Notwithstanding the presumptive prison sentence contemplated by the sentencing guidelines, the judge spared Mr. Pellegrini from an unpleasant visit to “Club Fed,” instead imposing a sentence of probation with home confinement and a $ 15,000 fine. Pellegrini, 2008 WL 5061829, at 6.
Needless to say, such a radical departure from the guidelines is the exception, not the rule. In the vast majority of cases, judges tend to impose a sentence within – and not outside – the sentencing range provided for by the guidelines.
The important lesson to be learned here is how critical it is for a defendant to evaluate his exposure when it comes to sentencing before making the critical choice of pleading guilty or going to trial. Indeed, this is potentially the most important decision that a person who has been ensnared within the coils of the criminal justice system will make in his entire life.

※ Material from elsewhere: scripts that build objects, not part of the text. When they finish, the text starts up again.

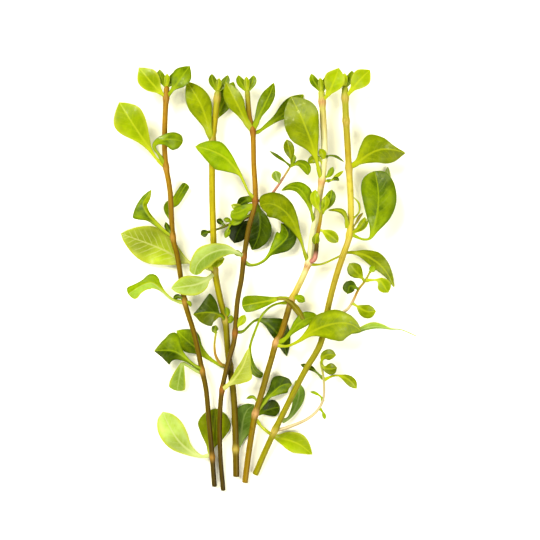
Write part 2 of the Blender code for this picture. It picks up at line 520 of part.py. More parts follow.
def make_shoot(name):
    stem, radius, colour, route = SHOOTS[name]
    base_radius = stem_radius(stem, route[0][1])
    line = smooth_route(route)
    line = clear_of(line, smooth_route(STEMS[stem][3]), base_radius + JOINT_GAP)
    length = sum((b - a).length for a, b in zip(line, line[1:]))
    points = even_points(line, math.ceil(length / TWIG_STEP) + 1)
    radii = [radius * (1 - 0.4 * k / (len(points) - 1)) for k in range(len(points))]
    return tube(name, points, radii, colour, 1)


def make_leaf(name):
    """A flat grid bent along the leaf's route, then thickened."""
    stem, colour, lifts, route = LEAVES[name]
    base_radius = stem_radius(stem, route[0][1])
    line = smooth_route(route)
    line = clear_of(line, smooth_route(STEMS[stem][3]), base_radius + JOINT_GAP)
    spine = even_points(line, LEAF_ROWS)
    mesh = bpy.data.meshes.new(name)
    shape = bmesh.new()
    bmesh.ops.create_grid(shape, x_segments=LEAF_COLUMNS, y_segments=LEAF_ROWS - 1, size=1)
    for vertex in shape.verts:
        across = vertex.co.x
        hand = 1 if across > 0 else 0
        row = round((vertex.co.y + 1) / 2 * (LEAF_ROWS - 1))
        along = (spine[min(row + 1, LEAF_ROWS - 1)].xyz - spine[max(row - 1, 0)].xyz).normalized()
        side = along.cross(UP).normalized()
        reach = abs(across) * max(spine[row][3 + hand], LEAST_REACH)
        out = reach if hand else -reach
        place = spine[row].xyz + side * out + UP * (reach * lifts[hand])
        vertex.co = place * MM
    shape.to_mesh(mesh)
    shape.free()
    mesh.materials.append(material(name, COLOURS[colour], 0.4))
    obj = bpy.data.objects.new(name, mesh)
    bpy.context.scene.collection.objects.link(obj)
    thickness = obj.modifiers.new("Thickness", "SOLIDIFY")
    thickness.thickness = LEAF_THICKNESS * MM
    thickness.offset = 0
    mesh.shade_smooth()
    return obj


def clear_scene():
    for obj in list(bpy.data.objects):
        bpy.data.objects.remove(obj)


def main():
    clear_scene()
    pieces = [make_stem(name) for name in STEMS]
    pieces += [make_shoot(name) for name in SHOOTS]
    pieces += [make_leaf(name) for name in LEAVES]
    shift = Vector((-DRAWING_MIDDLE[0], -DRAWING_MIDDLE[1], -DRAWING_LOWEST)) * MM
    for piece in pieces:
        piece.location = shift


main()
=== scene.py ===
"""A bunch of five cut ludwigia stems with their leaves and side shoots, lying on a pale surface.

The camera looks straight down on it. Routes and widths are in millimetres, in the same drawing as the
solids, and SHIFT takes them to the frame.
"""

import math
import random

import bmesh
import bpy
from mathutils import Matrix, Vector


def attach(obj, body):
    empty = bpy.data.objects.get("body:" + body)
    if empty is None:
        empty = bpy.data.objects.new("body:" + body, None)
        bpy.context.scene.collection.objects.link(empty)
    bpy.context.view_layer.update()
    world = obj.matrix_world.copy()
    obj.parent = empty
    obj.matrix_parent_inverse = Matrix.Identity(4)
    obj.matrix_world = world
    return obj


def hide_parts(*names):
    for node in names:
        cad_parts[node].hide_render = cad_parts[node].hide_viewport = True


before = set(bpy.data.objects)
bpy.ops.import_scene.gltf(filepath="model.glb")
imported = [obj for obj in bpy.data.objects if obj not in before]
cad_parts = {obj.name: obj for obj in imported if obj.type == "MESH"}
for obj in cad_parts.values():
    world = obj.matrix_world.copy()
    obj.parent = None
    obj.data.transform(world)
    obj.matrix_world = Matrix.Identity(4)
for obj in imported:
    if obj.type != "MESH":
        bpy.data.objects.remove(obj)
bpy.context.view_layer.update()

MM = 0.001
UP = Vector((0, 0, 1))
SHIFT = Vector((-8.07, 4.44, -0.5))
BODY = "root"

# How finely the shapes are drawn: faces around, rows along, and millimetres from row to row.
LEAF_ROUND = 36
LEAF_ROWS = 52
SMALL_LEAF_ROUND = 16
SMALL_LEAF_ROWS = 16
STEM_ROUND = 20
STEM_STEP = 1.1
TWIG_STEP = 0.8

# Stems and twigs: how much a node swells and how far along, and the share of its radius a twig loses.
NODE_SWELL = 1.26
NODE_REACH = 1.8
TWIG_TAPER = 0.4

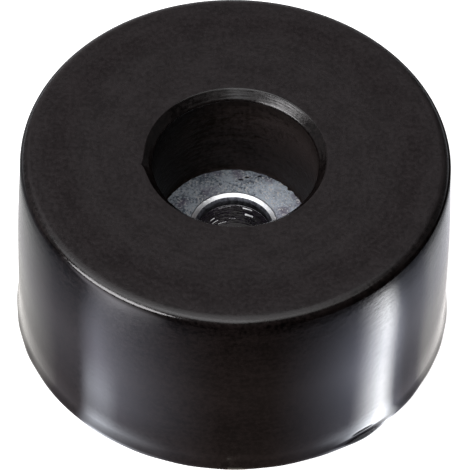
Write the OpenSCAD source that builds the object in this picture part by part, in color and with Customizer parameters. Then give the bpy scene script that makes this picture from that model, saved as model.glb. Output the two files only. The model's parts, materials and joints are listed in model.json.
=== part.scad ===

Let’s face it. The choices facing a defendant are not as vast as the entrees on the menu of a five-star Italian restaurant in midtown NYC. Nor are they as scrumptious. He or she must often choose between bad, the plea deal, or worse, going to trial and risking what could amount to a staggering sentence. From that perspective, a defendant must choose “the best of the worse.” But one thing defendants can be sure of is: if their case goes to trial and they lose, the penalty will be stiffer than if they played ball and took the plea deal.
The case of U.S. v. Marian Morgan demonstrates just how draconian the punishment can be for a defendant who loses at trial versus one who accepts a plea deal. The difference could mean several years or more in the penitentiary compared with the possibility of receiving only probation.
If you are faced with this type of decision, always seek the advice of an experienced criminal defense attorney who specializes in white-collar crime issues. A lawyer can help provide you with practical and sound advice, while steering you in the least risky direction.